The Motherhood Culture Around 'Enjoy It While It Lasts' Hurts Moms

There is something about the “chin up, they’re only young for a short time!” online culture that doesn’t sit well with me.

It’s true that this hardest time with our small children is, indeed, only a season.

And yet, I found the newborn stage extremely challenging — especially the first time around. I look back now and realize that I was experiencing some postpartum depression with my daughter (an especially good reason not to make assumptions about anyone’s life).

With my first I was always looking forward to the next milestone. When will she eat real food? When will she walk? When will she sleep!? Because then it will get easier, right?

So I would compare myself and feel unworthy.

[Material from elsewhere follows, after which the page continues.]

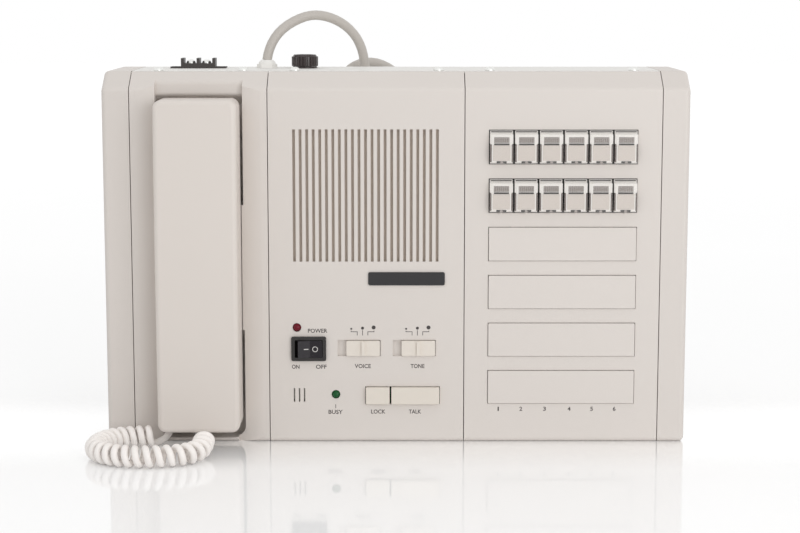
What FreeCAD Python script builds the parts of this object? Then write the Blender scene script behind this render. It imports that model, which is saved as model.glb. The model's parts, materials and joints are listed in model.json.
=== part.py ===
import FreeCAD, Part
import math
import os

# Intercom dispatch console, standing upright on its lower edge.
# Millimetres. X runs to the right, Y to the back, Z up.
# The origin is the middle of the standing face, under the front and the back edge.

V = FreeCAD.Vector

# Case
CAP_WIDTH = 16.5
CRADLE_WIDTH = 82.0
MODULE_WIDTH = 117.5
HEIGHT = 224.0
DEPTH_BOTTOM = 52.0
DEPTH_TOP = 84.0
BEVEL_DEEP = 15.0
BEVEL_HIGH = 10.0
SHOULDER_R = 3.5
TOE_R = 3.0
CAP_EDGE_R = 3.0
WALL = 2.5
SEAM = 0.5
SKIRT_WALL = 1.6
SKIRT_DEEP = 12.0
SKIRT_REACH = 28.0
LIP_REACH = 10.0

# Sheet metal
SHEET = 1.5
SHEET_BEND = 2.0
LOWER_FLANGE = 16.0
SIDE_FLANGE = 14.0
VENTS = 8
VENT_R = 1.5
VENT_LONG = 34.0
VENT_PITCH = 8.0
VENT_INSET = 30.0
VENT_BELOW_SHOULDER = 75.0

# Clearances
TOUCH = 0.1
FIT = 0.3
SLIDE_FIT = 0.35

# Handset and its cradle
HANDSET_WIDTH = 48.9
HANDSET_BELOW_TOP = 15.5
HANDSET_LIFT = 10.5
HANDSET_PROUD = 23.0
HANDSET_SPLIT = 9.0
HANDLE_SUNK = 3.0
HANDSET_CORNER_R = 5.0
HANDSET_EDGE_R = 3.0
HANDSET_BULGE = 2.0
HANDSET_WALL = 2.2
CUP_SUNK = 14.0
CUP_WIDTH = 45.0
CUP_CORNER_R = 8.0
CUP_EDGE_R = 2.0
RECEIVER_R = 15.0
RECEIVER_DEEP = 10.0
TRANSMITTER_R = 13.0
TRANSMITTER_DEEP = 7.0
EAR_HOLES = 6
EAR_HOLE_RING = 6.0
EAR_HOLE_R = 1.2
MOUTH_HOLES = 4
MOUTH_HOLE_RING = 5.0
MOUTH_HOLE_R = 1.0
EAR_CUP_LONG = 57.8
EAR_CUP_BELOW_TOP = 6.0
MOUTH_CUP_LONG = 40.0
MOUTH_CUP_ABOVE_END = 5.0
MOUTH_CUP_SLOPE = 11.0
CRADLE_SIDE_GAP = 1.6
BRIDGE_SIDE_GAP = 0.5
CRADLE_CORNER_R = 7.0
CUP_FLOOR_GAP = 2.0
HANDLE_FLOOR_GAP = 2.0
SCOOP_DEEP = 9.4
SCOOP_STEP = 5.7
SCOOP_R = 5.0
ROLL_R = 38.0
ROLL_HALF = 39.0
ROLL_BITE = 0.05
HOOK_R = 4.0
HOOK_COLLAR = 1.5
HOOK_STROKE = 3.0
HOOK_NECK_LONG = 9.0
HOOK_SWITCH_WIDE = 20.0
HOOK_SWITCH_HIGH = 16.0
HOOK_SWITCH_DEEP = 15.0

# Speaker grille
GRILLE_SLOTS = 23
GRILLE_PITCH = 3.89
GRILLE_SLOT_WIDTH = 1.7
GRILLE_BELOW_TOP = 34.0
GRILLE_LONG = 79.4
GRILLE_SHIFT = -0.4
CLOTH = 0.4
CLOTH_MARGIN = 2.0
SPEAKER_R = 38.5
SPEAKER_RIM = 5.0
SPEAKER_RIM_THICK = 1.2
SPEAKER_DEEP = 26.0
MAGNET_R = 22.0
CLAMP_SIDE = 12.0
CLAMP_CLEAR = 4.2
CLAMP_SHEET = 1.2
CLAMP_WIDE = 6.0
CLAMP_HEAD_R = 1.7

# Controls on the speaker module, measured from its left edge
LED_R = 2.5
POWER_LED_X = 16.7
POWER_LED_Z = 70.5
BUSY_LED_X = 40.1
BUSY_LED_Z = 29.4
ROCKER_X = 23.8
ROCKER_Z = 57.6
BEZEL_WIDE = 21.0
BEZEL_HIGH = 14.8
BEZEL_PROUD = 1.8
ROCKER_WIDE = 16.2
ROCKER_HIGH = 10.2
ROCKER_TILT = 7.0
POWER_SWITCH_DEEP = 13.0
ROCKER_DEEP = 7.5
BLADE_PITCH = 6.5
SLIDER_Z = 57.9
VOICE_X = 56.7
TONE_X = 90.0
SLIDER_WIDE = 20.2
SLIDER_HIGH = 9.2
SLIDER_TRAVEL = 5.0
SLIDER_PROUD = 1.6
RIDGE_WIDE = 2.0
RIDGE_PROUD = 1.4
POCKET_DEEP = 2.0
STEM = 3.6
SLIDE_SWITCH_WIDE = 19.0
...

Even with later my son, when I was in a much better place, the newborn months were still difficult. I felt like the resilience and capability I used to take pride in as part of my identity weren’t there.

I was struggling to keep my eyes open when it looked like all the other moms were adjusting well. Yet strangers would tell me I’d miss these days.

Look, I understand the sentiment: “The days are long but the years are short.”

In many ways it’s true, of course. But when you’re in it, and it doesn’t feel like that, this sentiment just feels... kind of bad. That’s why I will never frame it this way.

There are times where I feel so good and lucky and full of love that I can’t believe it. In between the frustration, impatience, fatigue and monotony, I actually think to myself: this is as good as it gets. These little people are getting bigger every day, soak it in.

But I’ll never forget when it didn’t feel like that. When I burst into tears on the street simply meeting a friend for coffee because I was so exhausted. When I thought I’d never be able to keep my small daughter alive and felt sheer terror. When I didn’t believe I could be a good enough parent to manage two kids.

It genuinely makes me emotional to even recall how dark it felt at times. And I’m sure I’m not done feeling all those feelings, either. None of us is. We truly never know what struggle another parent is going through at any given times.

I saw it put perfectly in, what other, than an meme: “They’re only young once” is the “Smile, girl” of the parenting world.

Instead, let’s honour the full range of emotions that early motherhood and parenthood evoke: euphoria, love, completeness, happiness, purpose, doubt, pain, shame, guilt, grief and uncertainty — and everything in between.

Don’t tell a Mom that she should ‘enjoy it while it lasts.’ Instead, tell her she’s doing a great job.